*Exercise brief*: Repeat exactly each line of the data provided below.

*Data extract*:

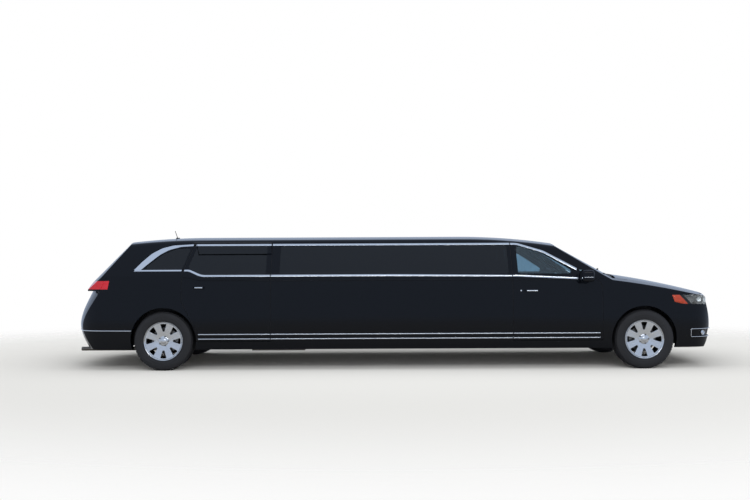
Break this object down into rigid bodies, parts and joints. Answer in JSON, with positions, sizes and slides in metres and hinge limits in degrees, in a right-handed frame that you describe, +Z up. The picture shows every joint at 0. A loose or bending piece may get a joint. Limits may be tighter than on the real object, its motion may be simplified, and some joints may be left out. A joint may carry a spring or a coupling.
{
  "type": "stretch limousine",
  "caption": "Black stretch limousine on a crossover body with a long centre section, hinged doors, hood and liftgate, steered front wheels and furnished cabin",
  "frame": {"origin": "on the ground at the middle of the length and width", "axes": "+X forward, +Y to the left, +Z up"},
  "size_m": [8.3217, 2.196, 1.792],
  "materials": {
    "paint_black": "gloss",
    "bright_metal": null,
    "tinted_glass": null,
    "clear_glass": null,
    "black_plastic": null,
    "lamp_lens": null,
    "red_lens": null,
    "tyre_rubber": null,
    "chassis_steel": null,
    "cast_metal": null,
    "exhaust_steel": null,
    "seat_leather": null,
    "cabin_trim": null
  },
  "bodies": {
    "body": {"body_side_left": "paint_black", "body_side_right": "paint_black", "roof_panel": "paint_black", "front_fenders": "paint_black", "front_bumper": "paint_black", "rear_bumper": "paint_black", "grille": "bright_metal", "side_glass": "tinted_glass", "windshield": "clear_glass", "headlamps": "lamp_lens", "tail_lamps": "red_lens", "floor_pan": "chassis_steel", "front_frame": "chassis_steel", "front_subframe": "chassis_steel", "rear_subframe": "chassis_steel", "bulkhead": "chassis_steel", "driveshaft": "chassis_steel", "fuel_tank": "chassis_steel", "engine_block": "cast_metal", "exhaust_system": "exhaust_steel", "front_seats": "seat_leather", "lounge_seats": "seat_leather", "bar_console": "cabin_trim", "partition": "cabin_trim", "dashboard": "cabin_trim", "steering_wheel": "black_plastic", "aerial": "black_plastic"},
    "hood": {"hood": "paint_black"},
    "liftgate": {"liftgate": "paint_black", "liftgate_glass": "tinted_glass", "liftgate_lamp": "red_lens"},
    "front_door_left": {"door_front_left": "paint_black", "door_glass_front_left": "clear_glass"},
    "front_door_right": {"door_front_right": "paint_black", "door_glass_front_right": "clear_glass"},
    "rear_door_left": {"door_rear_left": "paint_black", "door_glass_rear_left": "tinted_glass"},
    "rear_door_right": {"door_rear_right": "paint_black", "door_glass_rear_right": "tinted_glass"},
    "left_knuckle": {"knuckle_left": "cast_metal"},
    "right_knuckle": {"knuckle_right": "cast_metal"},
    "front_wheel_left": {"tyre_front_left": "tyre_rubber", "wheel_front_left": "bright_metal"},
    "front_wheel_right": {"tyre_front_right": "tyre_rubber", "wheel_front_right": "bright_metal"},
    "rear_wheel_left": {"tyre_rear_left": "tyre_rubber", "wheel_rear_left": "bright_metal"},
    "rear_wheel_right": {"tyre_rear_right": "tyre_rubber", "wheel_rear_right": "bright_metal"}
  },
  "joints": [
    {"name": "hood_hinge", "type": "hinge", "parent": "body", "child": "hood", "pos_m": [2.8, 0, 1.1], "axis": [0, -1, 0], "range_deg": [0, 55]},
    {"name": "liftgate_hinge", "type": "hinge", "parent": "body", "child": "liftgate", "pos_m": [-3.355, 0, 1.645], "axis": [0, 1, 0], "range_deg": [0, 80]},
    {"name": "front_door_hinge_left", "type": "hinge", "parent": "body", "child": "front_door_left", "pos_m": [2.585, 0.957, 0.8], "axis": [0, 0, -1], "range_deg": [0, 65]},
    {"name": "rear_door_hinge_left", "type": "hinge", "parent": "body", "child": "rear_door_left", "pos_m": [-1.581, 0.957, 0.8], "axis": [0, 0, -1], "range_deg": [0, 65]},
    {"name": "front_door_hinge_right", "type": "hinge", "parent": "body", "child": "front_door_right", "pos_m": [2.585, -0.957, 0.8], "axis": [0, 0, 1], "range_deg": [0, 65]},
    {"name": "rear_door_hinge_right", "type": "hinge", "parent": "body", "child": "rear_door_right", "pos_m": [-1.581, -0.957, 0.8], "axis": [0, 0, 1], "range_deg": [0, 65]},
    {"name": "steer_left", "type": "hinge", "parent": "body", "child": "left_knuckle", "pos_m": [3.1605, 0.79, 0.3695], "axis": [0, 0, 1], "range_deg": [-30, 30]},
    {"name": "steer_right", "type": "hinge", "parent": "body", "child": "right_knuckle", "pos_m": [3.1605, -0.79, 0.3695], "axis": [0, 0, 1], "range_deg": [-30, 30]},
    {"name": "front_wheel_spin_left", "type": "hinge", "parent": "left_knuckle", "child": "front_wheel_left", "pos_m": [3.1605, 0.828, 0.3695], "axis": [0, 1, 0], "continuous": true},
    {"name": "rear_wheel_spin_left", "type": "hinge", "parent": "body", "child": "rear_wheel_left", "pos_m": [-2.8825, 0.828, 0.3695], "axis": [0, 1, 0], "continuous": true},
    {"name": "front_wheel_spin_right", "type": "hinge", "parent": "right_knuckle", "child": "front_wheel_right", "pos_m": [3.1605, -0.828, 0.3695], "axis": [0, 1, 0], "continuous": true},
    {"name": "rear_wheel_spin_right", "type": "hinge", "parent": "body", "child": "rear_wheel_right", "pos_m": [-2.8825, -0.828, 0.3695], "axis": [0, 1, 0], "continuous": true}
  ],
  "couplings": [
    {"joint": "steer_left", "follows": "steer_right", "ratio": 1}
  ]
}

*The response*:
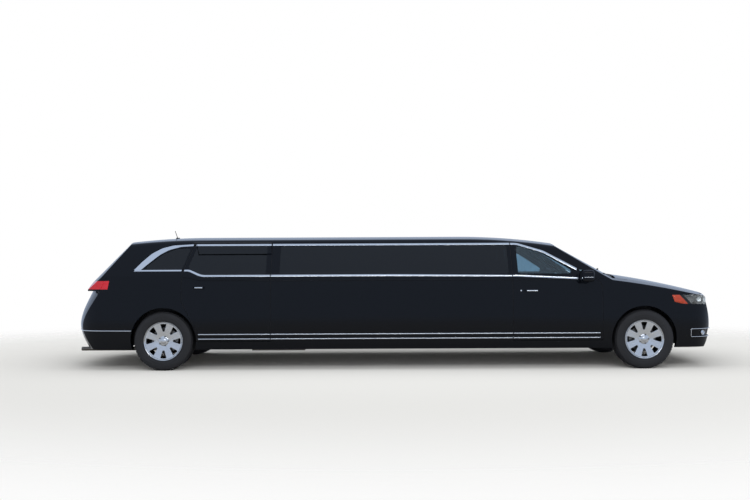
Break this object down into rigid bodies, parts and joints. Answer in JSON, with positions, sizes and slides in metres and hinge limits in degrees, in a right-handed frame that you describe, +Z up. The picture shows every joint at 0. A loose or bending piece may get a joint. Limits may be tighter than on the real object, its motion may be simplified, and some joints may be left out. A joint may carry a spring or a coupling.
{
  "type": "stretch limousine",
  "caption": "Black stretch limousine on a crossover body with a long centre section, hinged doors, hood and liftgate, steered front wheels and furnished cabin",
  "frame": {"origin": "on the ground at the middle of the length and width", "axes": "+X forward, +Y to the left, +Z up"},
  "size_m": [8.3217, 2.196, 1.792],
  "materials": {
    "paint_black": "gloss",
    "bright_metal": null,
    "tinted_glass": null,
    "clear_glass": null,
    "black_plastic": null,
    "lamp_lens": null,
    "red_lens": null,
    "tyre_rubber": null,
    "chassis_steel": null,
    "cast_metal": null,
    "exhaust_steel": null,
    "seat_leather": null,
    "cabin_trim": null
  },
  "bodies": {
    "body": {"body_side_left": "paint_black", "body_side_right": "paint_black", "roof_panel": "paint_black", "front_fenders": "paint_black", "front_bumper": "paint_black", "rear_bumper": "paint_black", "grille": "bright_metal", "side_glass": "tinted_glass", "windshield": "clear_glass", "headlamps": "lamp_lens", "tail_lamps": "red_lens", "floor_pan": "chassis_steel", "front_frame": "chassis_steel", "front_subframe": "chassis_steel", "rear_subframe": "chassis_steel", "bulkhead": "chassis_steel", "driveshaft": "chassis_steel", "fuel_tank": "chassis_steel", "engine_block": "cast_metal", "exhaust_system": "exhaust_steel", "front_seats": "seat_leather", "lounge_seats": "seat_leather", "bar_console": "cabin_trim", "partition": "cabin_trim", "dashboard": "cabin_trim", "steering_wheel": "black_plastic", "aerial": "black_plastic"},
    "hood": {"hood": "paint_black"},
    "liftgate": {"liftgate": "paint_black", "liftgate_glass": "tinted_glass", "liftgate_lamp": "red_lens"},
    "front_door_left": {"door_front_left": "paint_black", "door_glass_front_left": "clear_glass"},
    "front_door_right": {"door_front_right": "paint_black", "door_glass_front_right": "clear_glass"},
    "rear_door_left": {"door_rear_left": "paint_black", "door_glass_rear_left": "tinted_glass"},
    "rear_door_right": {"door_rear_right": "paint_black", "door_glass_rear_right": "tinted_glass"},
    "left_knuckle": {"knuckle_left": "cast_metal"},
    "right_knuckle": {"knuckle_right": "cast_metal"},
    "front_wheel_left": {"tyre_front_left": "tyre_rubber", "wheel_front_left": "bright_metal"},
    "front_wheel_right": {"tyre_front_right": "tyre_rubber", "wheel_front_right": "bright_metal"},
    "rear_wheel_left": {"tyre_rear_left": "tyre_rubber", "wheel_rear_left": "bright_metal"},
    "rear_wheel_right": {"tyre_rear_right": "tyre_rubber", "wheel_rear_right": "bright_metal"}
  },
  "joints": [
    {"name": "hood_hinge", "type": "hinge", "parent": "body", "child": "hood", "pos_m": [2.8, 0, 1.1], "axis": [0, -1, 0], "range_deg": [0, 55]},
    {"name": "liftgate_hinge", "type": "hinge", "parent": "body", "child": "liftgate", "pos_m": [-3.355, 0, 1.645], "axis": [0, 1, 0], "range_deg": [0, 80]},
    {"name": "front_door_hinge_left", "type": "hinge", "parent": "body", "child": "front_door_left", "pos_m": [2.585, 0.957, 0.8], "axis": [0, 0, -1], "range_deg": [0, 65]},
    {"name": "rear_door_hinge_left", "type": "hinge", "parent": "body", "child": "rear_door_left", "pos_m": [-1.581, 0.957, 0.8], "axis": [0, 0, -1], "range_deg": [0, 65]},
    {"name": "front_door_hinge_right", "type": "hinge", "parent": "body", "child": "front_door_right", "pos_m": [2.585, -0.957, 0.8], "axis": [0, 0, 1], "range_deg": [0, 65]},
    {"name": "rear_door_hinge_right", "type": "hinge", "parent": "body", "child": "rear_door_right", "pos_m": [-1.581, -0.957, 0.8], "axis": [0, 0, 1], "range_deg": [0, 65]},
    {"name": "steer_left", "type": "hinge", "parent": "body", "child": "left_knuckle", "pos_m": [3.1605, 0.79, 0.3695], "axis": [0, 0, 1], "range_deg": [-30, 30]},
    {"name": "steer_right", "type": "hinge", "parent": "body", "child": "right_knuckle", "pos_m": [3.1605, -0.79, 0.3695], "axis": [0, 0, 1], "range_deg": [-30, 30]},
    {"name": "front_wheel_spin_left", "type": "hinge", "parent": "left_knuckle", "child": "front_wheel_left", "pos_m": [3.1605, 0.828, 0.3695], "axis": [0, 1, 0], "continuous": true},
    {"name": "rear_wheel_spin_left", "type": "hinge", "parent": "body", "child": "rear_wheel_left", "pos_m": [-2.8825, 0.828, 0.3695], "axis": [0, 1, 0], "continuous": true},
    {"name": "front_wheel_spin_right", "type": "hinge", "parent": "right_knuckle", "child": "front_wheel_right", "pos_m": [3.1605, -0.828, 0.3695], "axis": [0, 1, 0], "continuous": true},
    {"name": "rear_wheel_spin_right", "type": "hinge", "parent": "body", "child": "rear_wheel_right", "pos_m": [-2.8825, -0.828, 0.3695], "axis": [0, 1, 0], "continuous": true}
  ],
  "couplings": [
    {"joint": "steer_left", "follows": "steer_right", "ratio": 1}
  ]
}